▸ DO THIS: Please print all of the material below, word for word.
--- start of SUPPLIED DATA ---
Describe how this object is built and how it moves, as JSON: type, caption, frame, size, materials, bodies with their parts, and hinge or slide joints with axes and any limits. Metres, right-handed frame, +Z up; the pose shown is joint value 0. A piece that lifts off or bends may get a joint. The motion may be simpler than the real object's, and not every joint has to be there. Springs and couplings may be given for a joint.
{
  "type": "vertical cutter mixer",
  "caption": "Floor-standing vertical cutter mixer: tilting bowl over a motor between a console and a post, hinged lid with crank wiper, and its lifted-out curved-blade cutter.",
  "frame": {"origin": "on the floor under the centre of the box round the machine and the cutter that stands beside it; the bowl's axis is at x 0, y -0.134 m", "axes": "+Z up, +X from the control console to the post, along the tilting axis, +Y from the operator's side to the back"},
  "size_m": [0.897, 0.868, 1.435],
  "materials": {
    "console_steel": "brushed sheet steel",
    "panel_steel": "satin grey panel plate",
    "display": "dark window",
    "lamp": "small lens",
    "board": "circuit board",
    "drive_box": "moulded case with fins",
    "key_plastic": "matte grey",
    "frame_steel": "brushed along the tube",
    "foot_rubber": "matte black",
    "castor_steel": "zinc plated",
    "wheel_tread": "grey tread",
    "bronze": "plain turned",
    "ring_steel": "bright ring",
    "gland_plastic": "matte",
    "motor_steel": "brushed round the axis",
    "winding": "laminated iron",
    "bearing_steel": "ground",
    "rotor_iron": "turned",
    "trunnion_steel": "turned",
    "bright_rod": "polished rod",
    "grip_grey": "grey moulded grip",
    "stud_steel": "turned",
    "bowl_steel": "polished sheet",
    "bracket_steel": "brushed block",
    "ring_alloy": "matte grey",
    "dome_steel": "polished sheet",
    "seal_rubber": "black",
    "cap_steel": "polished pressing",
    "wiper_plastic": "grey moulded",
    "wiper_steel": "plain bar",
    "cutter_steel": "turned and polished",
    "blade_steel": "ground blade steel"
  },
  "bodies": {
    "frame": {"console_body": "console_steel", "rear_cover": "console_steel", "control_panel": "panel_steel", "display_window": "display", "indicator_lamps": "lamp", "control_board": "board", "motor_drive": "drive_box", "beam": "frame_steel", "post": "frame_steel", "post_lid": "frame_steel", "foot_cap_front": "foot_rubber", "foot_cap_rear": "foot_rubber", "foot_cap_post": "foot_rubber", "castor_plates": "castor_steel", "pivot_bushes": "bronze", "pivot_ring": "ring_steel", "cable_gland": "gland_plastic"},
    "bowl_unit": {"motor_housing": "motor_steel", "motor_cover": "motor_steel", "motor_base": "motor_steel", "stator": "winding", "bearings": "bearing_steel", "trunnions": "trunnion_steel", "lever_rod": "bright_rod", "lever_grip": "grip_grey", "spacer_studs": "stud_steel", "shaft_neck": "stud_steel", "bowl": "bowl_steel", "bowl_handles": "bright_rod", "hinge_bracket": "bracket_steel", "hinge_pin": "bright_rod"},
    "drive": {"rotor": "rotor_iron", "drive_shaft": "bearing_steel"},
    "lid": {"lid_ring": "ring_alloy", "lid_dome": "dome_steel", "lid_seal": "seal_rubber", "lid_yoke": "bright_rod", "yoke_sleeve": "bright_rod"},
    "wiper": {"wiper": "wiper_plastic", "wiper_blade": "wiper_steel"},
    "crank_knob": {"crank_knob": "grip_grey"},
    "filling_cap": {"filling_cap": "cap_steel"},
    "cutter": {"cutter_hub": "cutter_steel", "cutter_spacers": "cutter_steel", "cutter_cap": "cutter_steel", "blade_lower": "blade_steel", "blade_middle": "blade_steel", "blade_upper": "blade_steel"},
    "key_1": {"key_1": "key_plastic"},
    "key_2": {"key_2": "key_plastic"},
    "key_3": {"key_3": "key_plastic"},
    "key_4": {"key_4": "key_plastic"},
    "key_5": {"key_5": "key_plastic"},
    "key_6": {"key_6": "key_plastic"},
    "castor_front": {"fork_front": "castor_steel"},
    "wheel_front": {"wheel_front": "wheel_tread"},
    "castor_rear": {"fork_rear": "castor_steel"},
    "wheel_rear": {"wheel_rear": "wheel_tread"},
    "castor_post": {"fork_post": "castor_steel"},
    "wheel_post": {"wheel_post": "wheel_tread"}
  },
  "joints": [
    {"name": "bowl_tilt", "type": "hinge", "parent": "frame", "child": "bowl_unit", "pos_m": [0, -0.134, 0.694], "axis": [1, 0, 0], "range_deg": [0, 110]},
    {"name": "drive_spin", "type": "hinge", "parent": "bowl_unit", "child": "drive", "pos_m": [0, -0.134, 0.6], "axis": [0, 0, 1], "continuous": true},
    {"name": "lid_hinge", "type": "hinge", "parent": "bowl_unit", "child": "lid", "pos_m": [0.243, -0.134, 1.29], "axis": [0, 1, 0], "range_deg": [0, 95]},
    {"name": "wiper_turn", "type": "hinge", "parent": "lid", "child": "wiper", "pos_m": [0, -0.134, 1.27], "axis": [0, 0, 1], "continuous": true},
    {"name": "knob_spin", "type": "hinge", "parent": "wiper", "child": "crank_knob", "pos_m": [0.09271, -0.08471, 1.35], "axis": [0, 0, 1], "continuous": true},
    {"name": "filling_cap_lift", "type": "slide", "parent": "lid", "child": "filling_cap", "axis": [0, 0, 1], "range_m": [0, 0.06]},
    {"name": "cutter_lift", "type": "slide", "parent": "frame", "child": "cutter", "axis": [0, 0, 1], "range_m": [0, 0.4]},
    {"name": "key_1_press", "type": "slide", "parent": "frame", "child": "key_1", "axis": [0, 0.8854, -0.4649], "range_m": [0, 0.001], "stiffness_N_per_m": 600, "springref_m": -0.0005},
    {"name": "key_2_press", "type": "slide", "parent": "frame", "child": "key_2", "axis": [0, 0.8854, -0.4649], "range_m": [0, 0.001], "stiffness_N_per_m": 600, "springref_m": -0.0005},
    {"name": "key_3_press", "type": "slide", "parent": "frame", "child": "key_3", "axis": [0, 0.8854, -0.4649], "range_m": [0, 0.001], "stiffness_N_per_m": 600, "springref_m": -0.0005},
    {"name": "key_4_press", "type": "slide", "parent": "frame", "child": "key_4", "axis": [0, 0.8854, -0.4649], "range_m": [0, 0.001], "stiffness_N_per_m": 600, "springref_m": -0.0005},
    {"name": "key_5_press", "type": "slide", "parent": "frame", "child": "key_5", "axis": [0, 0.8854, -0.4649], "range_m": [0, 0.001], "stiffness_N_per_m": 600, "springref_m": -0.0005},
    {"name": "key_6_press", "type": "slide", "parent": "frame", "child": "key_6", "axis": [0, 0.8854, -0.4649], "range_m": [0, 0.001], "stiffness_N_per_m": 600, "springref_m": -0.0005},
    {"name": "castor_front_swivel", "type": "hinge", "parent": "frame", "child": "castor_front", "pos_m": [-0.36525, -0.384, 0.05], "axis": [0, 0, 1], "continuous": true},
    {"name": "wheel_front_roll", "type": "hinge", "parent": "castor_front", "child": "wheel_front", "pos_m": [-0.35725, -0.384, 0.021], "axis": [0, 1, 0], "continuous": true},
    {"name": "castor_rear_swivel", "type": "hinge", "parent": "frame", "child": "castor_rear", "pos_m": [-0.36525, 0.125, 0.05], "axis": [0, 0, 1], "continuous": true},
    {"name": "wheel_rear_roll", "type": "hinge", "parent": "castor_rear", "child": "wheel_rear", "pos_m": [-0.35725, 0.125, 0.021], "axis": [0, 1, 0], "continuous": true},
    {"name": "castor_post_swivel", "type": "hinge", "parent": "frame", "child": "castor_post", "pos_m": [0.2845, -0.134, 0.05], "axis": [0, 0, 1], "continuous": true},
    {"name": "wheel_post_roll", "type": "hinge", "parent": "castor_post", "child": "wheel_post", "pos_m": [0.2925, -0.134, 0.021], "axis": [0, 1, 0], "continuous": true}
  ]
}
--- end of SUPPLIED DATA ---
▸ TASK SOLUTION:
Describe how this object is built and how it moves, as JSON: type, caption, frame, size, materials, bodies with their parts, and hinge or slide joints with axes and any limits. Metres, right-handed frame, +Z up; the pose shown is joint value 0. A piece that lifts off or bends may get a joint. The motion may be simpler than the real object's, and not every joint has to be there. Springs and couplings may be given for a joint.
{
  "type": "vertical cutter mixer",
  "caption": "Floor-standing vertical cutter mixer: tilting bowl over a motor between a console and a post, hinged lid with crank wiper, and its lifted-out curved-blade cutter.",
  "frame": {"origin": "on the floor under the centre of the box round the machine and the cutter that stands beside it; the bowl's axis is at x 0, y -0.134 m", "axes": "+Z up, +X from the control console to the post, along the tilting axis, +Y from the operator's side to the back"},
  "size_m": [0.897, 0.868, 1.435],
  "materials": {
    "console_steel": "brushed sheet steel",
    "panel_steel": "satin grey panel plate",
    "display": "dark window",
    "lamp": "small lens",
    "board": "circuit board",
    "drive_box": "moulded case with fins",
    "key_plastic": "matte grey",
    "frame_steel": "brushed along the tube",
    "foot_rubber": "matte black",
    "castor_steel": "zinc plated",
    "wheel_tread": "grey tread",
    "bronze": "plain turned",
    "ring_steel": "bright ring",
    "gland_plastic": "matte",
    "motor_steel": "brushed round the axis",
    "winding": "laminated iron",
    "bearing_steel": "ground",
    "rotor_iron": "turned",
    "trunnion_steel": "turned",
    "bright_rod": "polished rod",
    "grip_grey": "grey moulded grip",
    "stud_steel": "turned",
    "bowl_steel": "polished sheet",
    "bracket_steel": "brushed block",
    "ring_alloy": "matte grey",
    "dome_steel": "polished sheet",
    "seal_rubber": "black",
    "cap_steel": "polished pressing",
    "wiper_plastic": "grey moulded",
    "wiper_steel": "plain bar",
    "cutter_steel": "turned and polished",
    "blade_steel": "ground blade steel"
  },
  "bodies": {
    "frame": {"console_body": "console_steel", "rear_cover": "console_steel", "control_panel": "panel_steel", "display_window": "display", "indicator_lamps": "lamp", "control_board": "board", "motor_drive": "drive_box", "beam": "frame_steel", "post": "frame_steel", "post_lid": "frame_steel", "foot_cap_front": "foot_rubber", "foot_cap_rear": "foot_rubber", "foot_cap_post": "foot_rubber", "castor_plates": "castor_steel", "pivot_bushes": "bronze", "pivot_ring": "ring_steel", "cable_gland": "gland_plastic"},
    "bowl_unit": {"motor_housing": "motor_steel", "motor_cover": "motor_steel", "motor_base": "motor_steel", "stator": "winding", "bearings": "bearing_steel", "trunnions": "trunnion_steel", "lever_rod": "bright_rod", "lever_grip": "grip_grey", "spacer_studs": "stud_steel", "shaft_neck": "stud_steel", "bowl": "bowl_steel", "bowl_handles": "bright_rod", "hinge_bracket": "bracket_steel", "hinge_pin": "bright_rod"},
    "drive": {"rotor": "rotor_iron", "drive_shaft": "bearing_steel"},
    "lid": {"lid_ring": "ring_alloy", "lid_dome": "dome_steel", "lid_seal": "seal_rubber", "lid_yoke": "bright_rod", "yoke_sleeve": "bright_rod"},
    "wiper": {"wiper": "wiper_plastic", "wiper_blade": "wiper_steel"},
    "crank_knob": {"crank_knob": "grip_grey"},
    "filling_cap": {"filling_cap": "cap_steel"},
    "cutter": {"cutter_hub": "cutter_steel", "cutter_spacers": "cutter_steel", "cutter_cap": "cutter_steel", "blade_lower": "blade_steel", "blade_middle": "blade_steel", "blade_upper": "blade_steel"},
    "key_1": {"key_1": "key_plastic"},
    "key_2": {"key_2": "key_plastic"},
    "key_3": {"key_3": "key_plastic"},
    "key_4": {"key_4": "key_plastic"},
    "key_5": {"key_5": "key_plastic"},
    "key_6": {"key_6": "key_plastic"},
    "castor_front": {"fork_front": "castor_steel"},
    "wheel_front": {"wheel_front": "wheel_tread"},
    "castor_rear": {"fork_rear": "castor_steel"},
    "wheel_rear": {"wheel_rear": "wheel_tread"},
    "castor_post": {"fork_post": "castor_steel"},
    "wheel_post": {"wheel_post": "wheel_tread"}
  },
  "joints": [
    {"name": "bowl_tilt", "type": "hinge", "parent": "frame", "child": "bowl_unit", "pos_m": [0, -0.134, 0.694], "axis": [1, 0, 0], "range_deg": [0, 110]},
    {"name": "drive_spin", "type": "hinge", "parent": "bowl_unit", "child": "drive", "pos_m": [0, -0.134, 0.6], "axis": [0, 0, 1], "continuous": true},
    {"name": "lid_hinge", "type": "hinge", "parent": "bowl_unit", "child": "lid", "pos_m": [0.243, -0.134, 1.29], "axis": [0, 1, 0], "range_deg": [0, 95]},
    {"name": "wiper_turn", "type": "hinge", "parent": "lid", "child": "wiper", "pos_m": [0, -0.134, 1.27], "axis": [0, 0, 1], "continuous": true},
    {"name": "knob_spin", "type": "hinge", "parent": "wiper", "child": "crank_knob", "pos_m": [0.09271, -0.08471, 1.35], "axis": [0, 0, 1], "continuous": true},
    {"name": "filling_cap_lift", "type": "slide", "parent": "lid", "child": "filling_cap", "axis": [0, 0, 1], "range_m": [0, 0.06]},
    {"name": "cutter_lift", "type": "slide", "parent": "frame", "child": "cutter", "axis": [0, 0, 1], "range_m": [0, 0.4]},
    {"name": "key_1_press", "type": "slide", "parent": "frame", "child": "key_1", "axis": [0, 0.8854, -0.4649], "range_m": [0, 0.001], "stiffness_N_per_m": 600, "springref_m": -0.0005},
    {"name": "key_2_press", "type": "slide", "parent": "frame", "child": "key_2", "axis": [0, 0.8854, -0.4649], "range_m": [0, 0.001], "stiffness_N_per_m": 600, "springref_m": -0.0005},
    {"name": "key_3_press", "type": "slide", "parent": "frame", "child": "key_3", "axis": [0, 0.8854, -0.4649], "range_m": [0, 0.001], "stiffness_N_per_m": 600, "springref_m": -0.0005},
    {"name": "key_4_press", "type": "slide", "parent": "frame", "child": "key_4", "axis": [0, 0.8854, -0.4649], "range_m": [0, 0.001], "stiffness_N_per_m": 600, "springref_m": -0.0005},
    {"name": "key_5_press", "type": "slide", "parent": "frame", "child": "key_5", "axis": [0, 0.8854, -0.4649], "range_m": [0, 0.001], "stiffness_N_per_m": 600, "springref_m": -0.0005},
    {"name": "key_6_press", "type": "slide", "parent": "frame", "child": "key_6", "axis": [0, 0.8854, -0.4649], "range_m": [0, 0.001], "stiffness_N_per_m": 600, "springref_m": -0.0005},
    {"name": "castor_front_swivel", "type": "hinge", "parent": "frame", "child": "castor_front", "pos_m": [-0.36525, -0.384, 0.05], "axis": [0, 0, 1], "continuous": true},
    {"name": "wheel_front_roll", "type": "hinge", "parent": "castor_front", "child": "wheel_front", "pos_m": [-0.35725, -0.384, 0.021], "axis": [0, 1, 0], "continuous": true},
    {"name": "castor_rear_swivel", "type": "hinge", "parent": "frame", "child": "castor_rear", "pos_m": [-0.36525, 0.125, 0.05], "axis": [0, 0, 1], "continuous": true},
    {"name": "wheel_rear_roll", "type": "hinge", "parent": "castor_rear", "child": "wheel_rear", "pos_m": [-0.35725, 0.125, 0.021], "axis": [0, 1, 0], "continuous": true},
    {"name": "castor_post_swivel", "type": "hinge", "parent": "frame", "child": "castor_post", "pos_m": [0.2845, -0.134, 0.05], "axis": [0, 0, 1], "continuous": true},
    {"name": "wheel_post_roll", "type": "hinge", "parent": "castor_post", "child": "wheel_post", "pos_m": [0.2925, -0.134, 0.021], "axis": [0, 1, 0], "continuous": true}
  ]
}